» Task
Repeat each line exactly, leaving nothing out.

» Data block
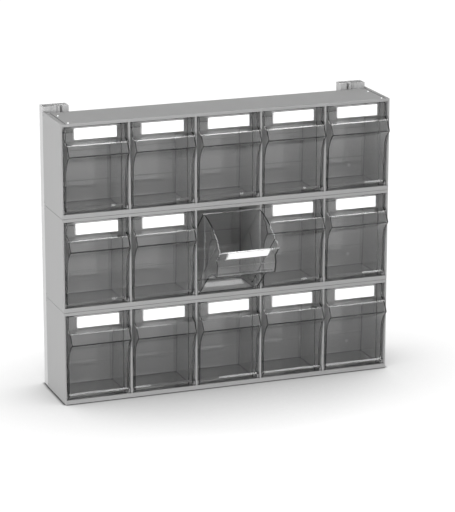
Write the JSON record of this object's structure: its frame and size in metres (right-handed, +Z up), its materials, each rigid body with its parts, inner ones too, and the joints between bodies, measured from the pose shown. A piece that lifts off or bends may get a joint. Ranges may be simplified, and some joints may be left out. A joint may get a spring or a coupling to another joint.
{
  "type": "tilt-bin parts cabinet",
  "caption": "Stacked grey cases of clear tilt-out bins with white label cards, joined by upright rails at the back; each bin tips forward about pins at its lower front.",
  "frame": {"origin": "on the base, under the middle of the footprint of the cases and rails", "axes": "+X across the front to the right as seen from the front, -Y to the front, +Z up"},
  "size_m": [0.6, 0.2322, 0.503],
  "materials": {
    "case_plastic": "fine satin",
    "bin_plastic": "clear",
    "label_card": "paper",
    "rail_metal": "drawn, satin",
    "peg_plastic": "moulded",
    "screw_steel": "zinc"
  },
  "bodies": {
    "cabinet": {"case_bottom": "case_plastic", "case_middle": "case_plastic", "case_top": "case_plastic", "rail_left": "rail_metal", "rail_right": "rail_metal", "stacking_pegs": "peg_plastic", "rail_screws": "screw_steel", "slot_nuts": "screw_steel"},
    "tilt_bottom_1": {"bin_bottom_1": "bin_plastic", "label_bottom_1": "label_card"},
    "tilt_bottom_2": {"bin_bottom_2": "bin_plastic", "label_bottom_2": "label_card"},
    "tilt_bottom_3": {"bin_bottom_3": "bin_plastic", "label_bottom_3": "label_card"},
    "tilt_bottom_4": {"bin_bottom_4": "bin_plastic", "label_bottom_4": "label_card"},
    "tilt_bottom_5": {"bin_bottom_5": "bin_plastic", "label_bottom_5": "label_card"},
    "tilt_middle_1": {"bin_middle_1": "bin_plastic", "label_middle_1": "label_card"},
    "tilt_middle_2": {"bin_middle_2": "bin_plastic", "label_middle_2": "label_card"},
    "tilt_middle_3": {"bin_middle_3": "bin_plastic", "label_middle_3": "label_card"},
    "tilt_middle_4": {"bin_middle_4": "bin_plastic", "label_middle_4": "label_card"},
    "tilt_middle_5": {"bin_middle_5": "bin_plastic", "label_middle_5": "label_card"},
    "tilt_top_1": {"bin_top_1": "bin_plastic", "label_top_1": "label_card"},
    "tilt_top_2": {"bin_top_2": "bin_plastic", "label_top_2": "label_card"},
    "tilt_top_3": {"bin_top_3": "bin_plastic", "label_top_3": "label_card"},
    "tilt_top_4": {"bin_top_4": "bin_plastic", "label_top_4": "label_card"},
    "tilt_top_5": {"bin_top_5": "bin_plastic", "label_top_5": "label_card"}
  },
  "joints": [
    {"name": "tip_bottom_1", "type": "hinge", "parent": "cabinet", "child": "tilt_bottom_1", "pos_m": [-0.23904, -0.057, 0.0105], "axis": [1, 0, 0], "range_deg": [0, 46]},
    {"name": "tip_bottom_2", "type": "hinge", "parent": "cabinet", "child": "tilt_bottom_2", "pos_m": [-0.11952, -0.057, 0.0105], "axis": [1, 0, 0], "range_deg": [0, 46]},
    {"name": "tip_bottom_3", "type": "hinge", "parent": "cabinet", "child": "tilt_bottom_3", "pos_m": [0, -0.057, 0.0105], "axis": [1, 0, 0], "range_deg": [0, 46]},
    {"name": "tip_bottom_4", "type": "hinge", "parent": "cabinet", "child": "tilt_bottom_4", "pos_m": [0.11952, -0.057, 0.0105], "axis": [1, 0, 0], "range_deg": [0, 46]},
    {"name": "tip_bottom_5", "type": "hinge", "parent": "cabinet", "child": "tilt_bottom_5", "pos_m": [0.23904, -0.057, 0.0105], "axis": [1, 0, 0], "range_deg": [0, 46]},
    {"name": "tip_middle_1", "type": "hinge", "parent": "cabinet", "child": "tilt_middle_1", "pos_m": [-0.23904, -0.057, 0.1757], "axis": [1, 0, 0], "range_deg": [0, 46]},
    {"name": "tip_middle_2", "type": "hinge", "parent": "cabinet", "child": "tilt_middle_2", "pos_m": [-0.11952, -0.057, 0.1757], "axis": [1, 0, 0], "range_deg": [0, 46]},
    {"name": "tip_middle_3", "type": "hinge", "parent": "cabinet", "child": "tilt_middle_3", "pos_m": [0, -0.057, 0.1757], "axis": [1, 0, 0], "range_deg": [-46, 0]},
    {"name": "tip_middle_4", "type": "hinge", "parent": "cabinet", "child": "tilt_middle_4", "pos_m": [0.11952, -0.057, 0.1757], "axis": [1, 0, 0], "range_deg": [0, 46]},
    {"name": "tip_middle_5", "type": "hinge", "parent": "cabinet", "child": "tilt_middle_5", "pos_m": [0.23904, -0.057, 0.1757], "axis": [1, 0, 0], "range_deg": [0, 46]},
    {"name": "tip_top_1", "type": "hinge", "parent": "cabinet", "child": "tilt_top_1", "pos_m": [-0.23904, -0.057, 0.3409], "axis": [1, 0, 0], "range_deg": [0, 46]},
    {"name": "tip_top_2", "type": "hinge", "parent": "cabinet", "child": "tilt_top_2", "pos_m": [-0.11952, -0.057, 0.3409], "axis": [1, 0, 0], "range_deg": [0, 46]},
    {"name": "tip_top_3", "type": "hinge", "parent": "cabinet", "child": "tilt_top_3", "pos_m": [0, -0.057, 0.3409], "axis": [1, 0, 0], "range_deg": [0, 46]},
    {"name": "tip_top_4", "type": "hinge", "parent": "cabinet", "child": "tilt_top_4", "pos_m": [0.11952, -0.057, 0.3409], "axis": [1, 0, 0], "range_deg": [0, 46]},
    {"name": "tip_top_5", "type": "hinge", "parent": "cabinet", "child": "tilt_top_5", "pos_m": [0.23904, -0.057, 0.3409], "axis": [1, 0, 0], "range_deg": [0, 46]}
  ]
}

» Output for this task
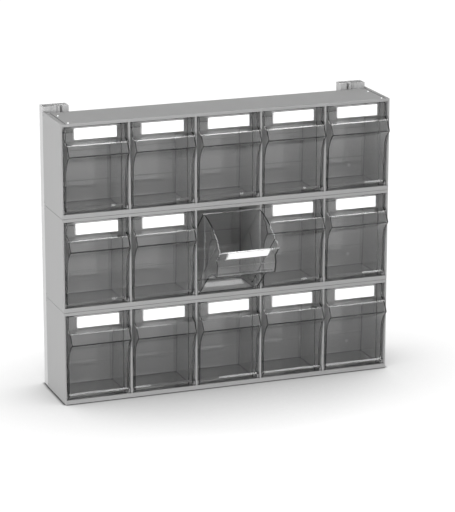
Write the JSON record of this object's structure: its frame and size in metres (right-handed, +Z up), its materials, each rigid body with its parts, inner ones too, and the joints between bodies, measured from the pose shown. A piece that lifts off or bends may get a joint. Ranges may be simplified, and some joints may be left out. A joint may get a spring or a coupling to another joint.
{
  "type": "tilt-bin parts cabinet",
  "caption": "Stacked grey cases of clear tilt-out bins with white label cards, joined by upright rails at the back; each bin tips forward about pins at its lower front.",
  "frame": {"origin": "on the base, under the middle of the footprint of the cases and rails", "axes": "+X across the front to the right as seen from the front, -Y to the front, +Z up"},
  "size_m": [0.6, 0.2322, 0.503],
  "materials": {
    "case_plastic": "fine satin",
    "bin_plastic": "clear",
    "label_card": "paper",
    "rail_metal": "drawn, satin",
    "peg_plastic": "moulded",
    "screw_steel": "zinc"
  },
  "bodies": {
    "cabinet": {"case_bottom": "case_plastic", "case_middle": "case_plastic", "case_top": "case_plastic", "rail_left": "rail_metal", "rail_right": "rail_metal", "stacking_pegs": "peg_plastic", "rail_screws": "screw_steel", "slot_nuts": "screw_steel"},
    "tilt_bottom_1": {"bin_bottom_1": "bin_plastic", "label_bottom_1": "label_card"},
    "tilt_bottom_2": {"bin_bottom_2": "bin_plastic", "label_bottom_2": "label_card"},
    "tilt_bottom_3": {"bin_bottom_3": "bin_plastic", "label_bottom_3": "label_card"},
    "tilt_bottom_4": {"bin_bottom_4": "bin_plastic", "label_bottom_4": "label_card"},
    "tilt_bottom_5": {"bin_bottom_5": "bin_plastic", "label_bottom_5": "label_card"},
    "tilt_middle_1": {"bin_middle_1": "bin_plastic", "label_middle_1": "label_card"},
    "tilt_middle_2": {"bin_middle_2": "bin_plastic", "label_middle_2": "label_card"},
    "tilt_middle_3": {"bin_middle_3": "bin_plastic", "label_middle_3": "label_card"},
    "tilt_middle_4": {"bin_middle_4": "bin_plastic", "label_middle_4": "label_card"},
    "tilt_middle_5": {"bin_middle_5": "bin_plastic", "label_middle_5": "label_card"},
    "tilt_top_1": {"bin_top_1": "bin_plastic", "label_top_1": "label_card"},
    "tilt_top_2": {"bin_top_2": "bin_plastic", "label_top_2": "label_card"},
    "tilt_top_3": {"bin_top_3": "bin_plastic", "label_top_3": "label_card"},
    "tilt_top_4": {"bin_top_4": "bin_plastic", "label_top_4": "label_card"},
    "tilt_top_5": {"bin_top_5": "bin_plastic", "label_top_5": "label_card"}
  },
  "joints": [
    {"name": "tip_bottom_1", "type": "hinge", "parent": "cabinet", "child": "tilt_bottom_1", "pos_m": [-0.23904, -0.057, 0.0105], "axis": [1, 0, 0], "range_deg": [0, 46]},
    {"name": "tip_bottom_2", "type": "hinge", "parent": "cabinet", "child": "tilt_bottom_2", "pos_m": [-0.11952, -0.057, 0.0105], "axis": [1, 0, 0], "range_deg": [0, 46]},
    {"name": "tip_bottom_3", "type": "hinge", "parent": "cabinet", "child": "tilt_bottom_3", "pos_m": [0, -0.057, 0.0105], "axis": [1, 0, 0], "range_deg": [0, 46]},
    {"name": "tip_bottom_4", "type": "hinge", "parent": "cabinet", "child": "tilt_bottom_4", "pos_m": [0.11952, -0.057, 0.0105], "axis": [1, 0, 0], "range_deg": [0, 46]},
    {"name": "tip_bottom_5", "type": "hinge", "parent": "cabinet", "child": "tilt_bottom_5", "pos_m": [0.23904, -0.057, 0.0105], "axis": [1, 0, 0], "range_deg": [0, 46]},
    {"name": "tip_middle_1", "type": "hinge", "parent": "cabinet", "child": "tilt_middle_1", "pos_m": [-0.23904, -0.057, 0.1757], "axis": [1, 0, 0], "range_deg": [0, 46]},
    {"name": "tip_middle_2", "type": "hinge", "parent": "cabinet", "child": "tilt_middle_2", "pos_m": [-0.11952, -0.057, 0.1757], "axis": [1, 0, 0], "range_deg": [0, 46]},
    {"name": "tip_middle_3", "type": "hinge", "parent": "cabinet", "child": "tilt_middle_3", "pos_m": [0, -0.057, 0.1757], "axis": [1, 0, 0], "range_deg": [-46, 0]},
    {"name": "tip_middle_4", "type": "hinge", "parent": "cabinet", "child": "tilt_middle_4", "pos_m": [0.11952, -0.057, 0.1757], "axis": [1, 0, 0], "range_deg": [0, 46]},
    {"name": "tip_middle_5", "type": "hinge", "parent": "cabinet", "child": "tilt_middle_5", "pos_m": [0.23904, -0.057, 0.1757], "axis": [1, 0, 0], "range_deg": [0, 46]},
    {"name": "tip_top_1", "type": "hinge", "parent": "cabinet", "child": "tilt_top_1", "pos_m": [-0.23904, -0.057, 0.3409], "axis": [1, 0, 0], "range_deg": [0, 46]},
    {"name": "tip_top_2", "type": "hinge", "parent": "cabinet", "child": "tilt_top_2", "pos_m": [-0.11952, -0.057, 0.3409], "axis": [1, 0, 0], "range_deg": [0, 46]},
    {"name": "tip_top_3", "type": "hinge", "parent": "cabinet", "child": "tilt_top_3", "pos_m": [0, -0.057, 0.3409], "axis": [1, 0, 0], "range_deg": [0, 46]},
    {"name": "tip_top_4", "type": "hinge", "parent": "cabinet", "child": "tilt_top_4", "pos_m": [0.11952, -0.057, 0.3409], "axis": [1, 0, 0], "range_deg": [0, 46]},
    {"name": "tip_top_5", "type": "hinge", "parent": "cabinet", "child": "tilt_top_5", "pos_m": [0.23904, -0.057, 0.3409], "axis": [1, 0, 0], "range_deg": [0, 46]}
  ]
}